>> START
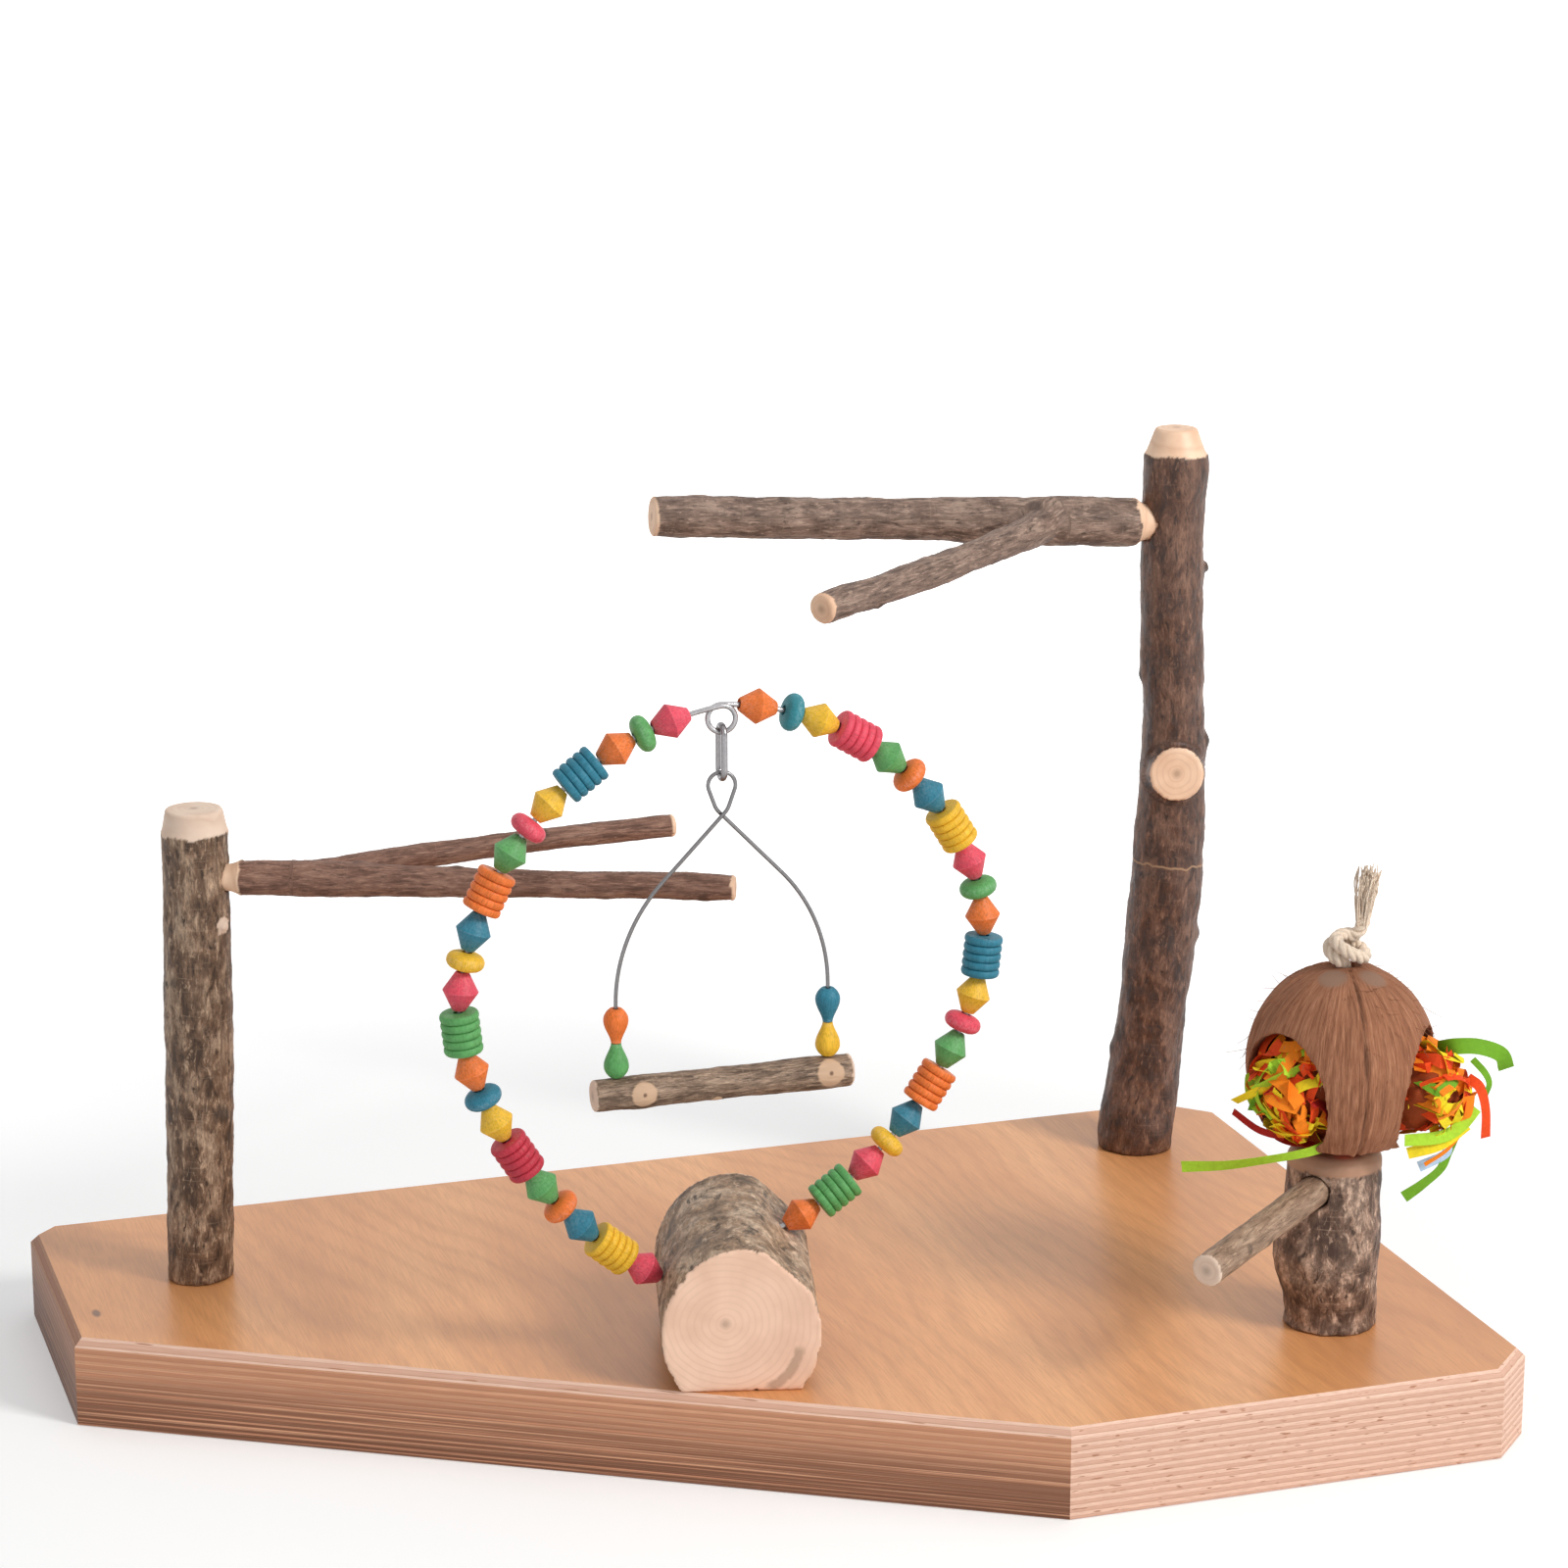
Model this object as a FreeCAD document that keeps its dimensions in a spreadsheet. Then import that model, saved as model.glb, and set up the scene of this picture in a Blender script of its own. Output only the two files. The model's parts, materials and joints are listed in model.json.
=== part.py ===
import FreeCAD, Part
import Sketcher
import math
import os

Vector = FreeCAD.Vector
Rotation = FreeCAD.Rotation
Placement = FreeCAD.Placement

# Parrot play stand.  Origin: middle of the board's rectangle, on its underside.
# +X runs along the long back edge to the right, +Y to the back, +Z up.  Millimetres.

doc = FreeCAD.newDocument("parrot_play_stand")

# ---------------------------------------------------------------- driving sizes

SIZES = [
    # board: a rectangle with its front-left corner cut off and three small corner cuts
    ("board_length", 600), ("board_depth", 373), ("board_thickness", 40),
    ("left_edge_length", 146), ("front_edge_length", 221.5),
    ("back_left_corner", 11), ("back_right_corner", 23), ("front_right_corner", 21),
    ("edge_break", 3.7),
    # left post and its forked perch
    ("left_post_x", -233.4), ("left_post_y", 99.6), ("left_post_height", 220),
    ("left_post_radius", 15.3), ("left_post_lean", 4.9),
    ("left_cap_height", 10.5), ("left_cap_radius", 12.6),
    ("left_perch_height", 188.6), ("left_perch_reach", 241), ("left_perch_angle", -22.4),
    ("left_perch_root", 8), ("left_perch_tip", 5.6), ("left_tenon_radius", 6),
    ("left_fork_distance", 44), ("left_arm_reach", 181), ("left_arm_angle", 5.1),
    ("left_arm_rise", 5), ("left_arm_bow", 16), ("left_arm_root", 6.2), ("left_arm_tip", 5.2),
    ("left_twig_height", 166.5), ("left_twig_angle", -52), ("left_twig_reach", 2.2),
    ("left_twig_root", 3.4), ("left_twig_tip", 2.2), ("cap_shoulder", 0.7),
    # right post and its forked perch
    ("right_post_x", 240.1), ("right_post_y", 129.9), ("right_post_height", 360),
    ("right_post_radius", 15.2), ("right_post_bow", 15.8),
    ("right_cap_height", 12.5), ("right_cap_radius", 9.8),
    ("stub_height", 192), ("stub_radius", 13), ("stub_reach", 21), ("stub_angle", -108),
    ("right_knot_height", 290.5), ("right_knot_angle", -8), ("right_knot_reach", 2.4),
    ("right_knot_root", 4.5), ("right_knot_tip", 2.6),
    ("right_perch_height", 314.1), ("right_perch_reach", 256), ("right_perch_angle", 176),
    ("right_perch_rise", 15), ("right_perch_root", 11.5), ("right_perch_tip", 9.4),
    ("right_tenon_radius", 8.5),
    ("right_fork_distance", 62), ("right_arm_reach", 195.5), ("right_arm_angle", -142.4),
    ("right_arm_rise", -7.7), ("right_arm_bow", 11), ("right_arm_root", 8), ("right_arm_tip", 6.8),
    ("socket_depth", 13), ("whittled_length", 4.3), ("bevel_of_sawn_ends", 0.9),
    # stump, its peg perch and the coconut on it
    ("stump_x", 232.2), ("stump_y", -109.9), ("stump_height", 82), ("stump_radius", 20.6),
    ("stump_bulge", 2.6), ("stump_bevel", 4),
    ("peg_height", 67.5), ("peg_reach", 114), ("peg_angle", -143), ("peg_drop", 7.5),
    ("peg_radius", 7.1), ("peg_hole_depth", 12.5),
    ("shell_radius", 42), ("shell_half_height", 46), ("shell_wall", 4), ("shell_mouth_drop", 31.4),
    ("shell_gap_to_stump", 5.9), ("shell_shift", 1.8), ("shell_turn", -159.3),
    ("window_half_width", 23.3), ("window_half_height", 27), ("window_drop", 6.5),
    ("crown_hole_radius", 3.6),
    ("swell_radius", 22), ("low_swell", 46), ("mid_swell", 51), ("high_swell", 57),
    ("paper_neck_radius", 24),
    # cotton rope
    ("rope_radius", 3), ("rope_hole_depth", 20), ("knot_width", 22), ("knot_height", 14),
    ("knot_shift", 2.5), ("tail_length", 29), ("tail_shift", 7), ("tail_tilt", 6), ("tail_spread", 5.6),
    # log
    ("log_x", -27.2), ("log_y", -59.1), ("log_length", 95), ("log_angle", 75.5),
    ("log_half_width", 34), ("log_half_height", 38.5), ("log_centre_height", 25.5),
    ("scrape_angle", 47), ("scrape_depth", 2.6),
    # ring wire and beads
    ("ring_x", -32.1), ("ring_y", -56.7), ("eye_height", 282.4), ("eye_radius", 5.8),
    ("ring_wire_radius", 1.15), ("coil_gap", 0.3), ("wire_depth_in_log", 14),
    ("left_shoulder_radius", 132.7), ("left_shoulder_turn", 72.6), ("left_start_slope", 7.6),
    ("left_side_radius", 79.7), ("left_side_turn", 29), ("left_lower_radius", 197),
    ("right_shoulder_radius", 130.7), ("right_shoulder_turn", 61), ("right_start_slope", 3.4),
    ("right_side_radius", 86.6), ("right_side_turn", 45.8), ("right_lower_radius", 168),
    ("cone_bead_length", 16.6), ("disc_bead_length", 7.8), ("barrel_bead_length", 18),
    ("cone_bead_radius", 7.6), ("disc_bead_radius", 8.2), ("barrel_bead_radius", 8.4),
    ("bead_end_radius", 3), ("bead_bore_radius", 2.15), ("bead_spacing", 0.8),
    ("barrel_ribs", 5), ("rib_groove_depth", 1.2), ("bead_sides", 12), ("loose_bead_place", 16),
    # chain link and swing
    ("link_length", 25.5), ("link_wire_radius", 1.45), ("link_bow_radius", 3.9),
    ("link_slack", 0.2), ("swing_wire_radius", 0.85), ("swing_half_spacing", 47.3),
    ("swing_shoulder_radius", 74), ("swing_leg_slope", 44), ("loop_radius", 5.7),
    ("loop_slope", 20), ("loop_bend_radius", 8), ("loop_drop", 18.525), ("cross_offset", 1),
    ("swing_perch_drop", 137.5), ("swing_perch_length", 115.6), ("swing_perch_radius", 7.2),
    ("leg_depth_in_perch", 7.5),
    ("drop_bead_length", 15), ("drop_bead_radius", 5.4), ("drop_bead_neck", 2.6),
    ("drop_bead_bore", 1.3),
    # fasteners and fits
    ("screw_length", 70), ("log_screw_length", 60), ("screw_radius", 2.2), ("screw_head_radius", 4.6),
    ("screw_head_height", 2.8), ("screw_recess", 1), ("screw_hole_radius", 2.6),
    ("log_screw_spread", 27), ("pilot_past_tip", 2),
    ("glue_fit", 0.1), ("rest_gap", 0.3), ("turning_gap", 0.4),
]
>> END
WORK TO DO: Go through the material and select each line with the string "FreeCAD" in it.

ANSWER TO THE PROBLEM:
Model this object as a FreeCAD document that keeps its dimensions in a spreadsheet. Then import that model, saved as model.glb, and set up the scene of this picture in a Blender script of its own. Output only the two files. The model's parts, materials and joints are listed in model.json.
import FreeCAD, Part
Vector = FreeCAD.Vector
Rotation = FreeCAD.Rotation
Placement = FreeCAD.Placement
doc = FreeCAD.newDocument("parrot_play_stand")